As should be obvious from Charles Doherty’s article in the current issue, the Viking and Gaelic worlds coexisted in Ireland, often fractiously, for centuries. So in the interests of fairness mention should be made of a festschrift to one of the pre-eminent scholars of medieval Gaelic society in Ireland: Seán Duffy (ed.), Princes, prelates and poets in medieval Ireland: essays in honour of Katharine Simms. Its 33 chapters cover a vast range of topics, from medieval genealogies and the murder of a sheriff in Louth to the portrayal of women in medieval religious poetry. Indeed, religion is touched upon by many of the contributors in terms of intellectual and social history, but another aspect of medieval religious life in Ireland is dealt with comprehensively by the winner of the 2013 NUI Irish Historical Research Prize: Colmán Ó Clabaigh, The friars in Ireland, 1224–1540.


Sticking with the religious theme, but going back further in time, there is a reissue of the late Desmond Forristal’s The man in the middle: St Laurence O’Toole, patron saint of Dublin, originally published in 1988. O’Toole (Ua Tuathail) is, as the title suggests, the patron saint of Dublin, and was most recently in the public eye in 2012, when the container that supposedly contains his heart was stolen from Christ Church Cathedral (it has not been recovered). Part of the reason for his status seems to arise from the fact that, as archbishop of Dublin at the time of the Norman invasion, he acted as an interlocutor between the citizens of Dublin and the Normans led by Richard fitz Gilbert de Clare (Strongbow)—who, incidentally, married O’Toole’s niece (O’Toole’s brother-in-law was the notorious Diarmait Mac Murchadha).

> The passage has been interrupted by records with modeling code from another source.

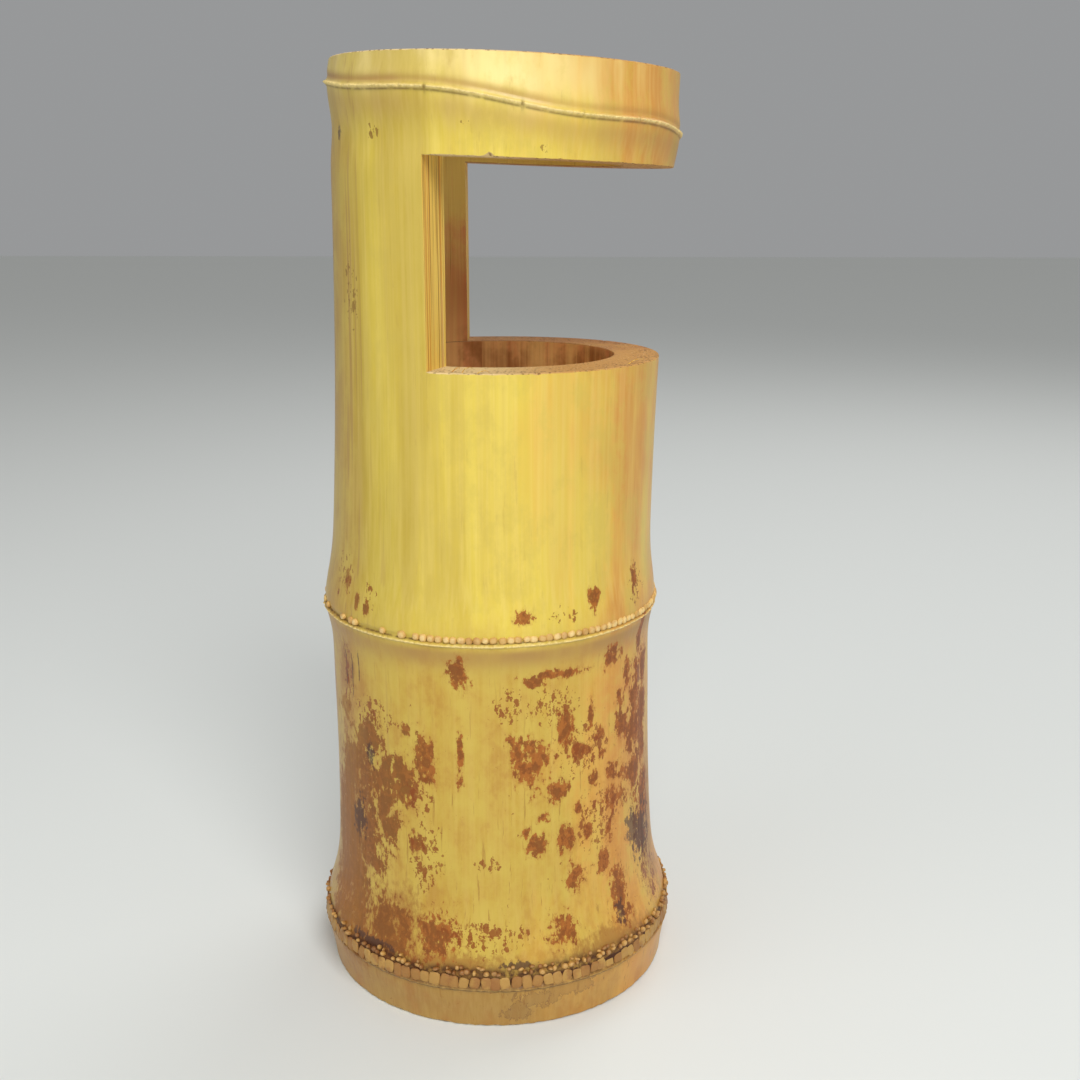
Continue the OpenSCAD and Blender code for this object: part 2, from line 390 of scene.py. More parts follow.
def face_outwards(piece: bpy.types.Object, weld: float = 0.0) -> None:
    """Welds close corners if asked, and turns every face of a closed piece outwards."""
    work = bmesh.new()
    work.from_mesh(piece.data)
    if weld > 0.0:
        bmesh.ops.remove_doubles(work, verts=work.verts, dist=weld * MM)
    bmesh.ops.recalc_face_normals(work, faces=work.faces)
    work.to_mesh(piece.data)
    work.free()


def read(items: bpy.types.bpy_prop_collection, name: str, kind: type, wide: int = 1) -> Array:
    """Values of one property of every item, as one flat array."""
    values = np.empty(len(items) * wide, dtype=kind)
    items.foreach_get(name, values)
    return values


def shade_skin(piece: bpy.types.Object, sharp_degrees: float = 34.0) -> None:
    """Gives a culm piece its sharp edges, the bark's own normals and the masks of its scars and painted
    shade.

    Args:
        piece: The piece, with its material slot numbers set.
        sharp_degrees: Least angle of an edge that is shaded sharp.
    """
    mesh = piece.data
    mesh.set_sharp_from_angle(angle=math.radians(sharp_degrees))
    corners = read(mesh.vertices, "co", float, 3).reshape(-1, 3) / MM
    z = corners[:, 2]
    angle = np.arctan2(corners[:, 1] + FORM.shift(z), corners[:, 0])
    marks = mesh.attributes.new("marks", "FLOAT_VECTOR", "POINT")
    marks.data.foreach_set("vector", FORM.marks(z, angle).astype(np.float32).ravel())
    of_loop = read(mesh.loops, "vertex_index", np.int32)
    on_bark = np.repeat(read(mesh.polygons, "material_index", np.int32) == Side.BARK.value,
                        read(mesh.polygons, "loop_total", np.int32))
    normals = np.zeros((len(mesh.loops), 3))
    normals[on_bark] = FORM.skin_normal(z, angle)[of_loop[on_bark]]
    mesh.normals_split_custom_set(normals.tolist())


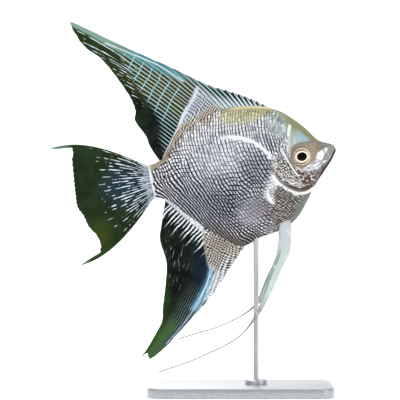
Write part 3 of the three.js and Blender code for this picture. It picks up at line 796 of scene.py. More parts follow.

After the Battle of Clontarf, the best-known event in medieval Irish history is the Norman invasion that Mac Murchadha precipitated. Conor Kostick’s Strongbow: the Norman invasion of Ireland offers a lively retelling of this well-known tale. Kostick’s credentials as a medievalist are impressive, but his skills as a novelist presumably came in handy here: this is a vivid and learned account that ranges far more widely than its subtitle suggests (and also puts forth a good case for just using the term ‘Norman’ to describe Strongbow and his cohorts, rather than fudging it with prefixes such as ‘Anglo’ or ‘Cambro’). It is handsomely produced, but a minor quibble is the paucity of references for further reading: surely a few more details wouldn’t have gone amiss? But if Kostick’s work proves to be of interest, readers might also want to check out Finbar Dwyer, Witches, spies and Stockholm syndrome: life in medieval Ireland. Dwyer, an archaeologist, has written an equally en-gaging social history of (as he puts it) ‘the Anglo-Norman colony in Ireland during the thirteenth and fourteenth centuries’. His book rests on a very impressive bedrock of scholarly research (showcased in an extensive bibliography) that he deploys with a light touch and an eye for human detail: the focus here is on ordinary people rather than élites. Kostick and Dwyer have written two impressive and hugely readable works, both aimed at a popular audience, that wear their considerable scholarship lightly. Given the inevitable attractions of the Irish Revolution for Irish trade publishers at this time, it is heartening to see that they haven’t completely forgotten other aspects of Irish history.

There is still room for academic publishing, however, and the dynamics of life in two regions of Ireland colonised by the English in the Middle Ages are explained in two recent monographs: Áine Foley, The royal manors of medieval Co. Dublin: crown and community, and Brendan Smith, Crisis and survival in late medieval Ireland: the English of Louth and their neighbours. Foley’s book examines the royal manors of Crumlin, Esker, Saggart and Newcastle in south County Dublin from c. 1170 to c. 1400. These were (according to the blurb) ‘the largest direct stake that the king of England maintained in his oft-neglected lordship of Ireland’. Perhaps surprisingly, they seem to have been overwhelmingly populated by Irish tenants. Relations between native and newcomer seem to have been relatively harmonious, but this began to change in the fourteenth century, as the colony began to decline (though many on the royal manors continued to prosper). The south Dublin manors were also vulnerable to attacks from the Irish fastnesses of the Wicklow Mountains. Life in a frontier area north of Dublin is the subject of Smith’s book, which deals with the world of the English colonists of Louth in the later Middle Ages, beset as it was by natural dangers such as the Black Death and Irish enemies such as Magnus MacMahon, whose enthusiasm for beheading leads Smith to dub him the ‘Mr Kurtz of medieval Monaghan’. In many ways these two books complement each other. It would appear that the history of medieval Ireland continues to be well served.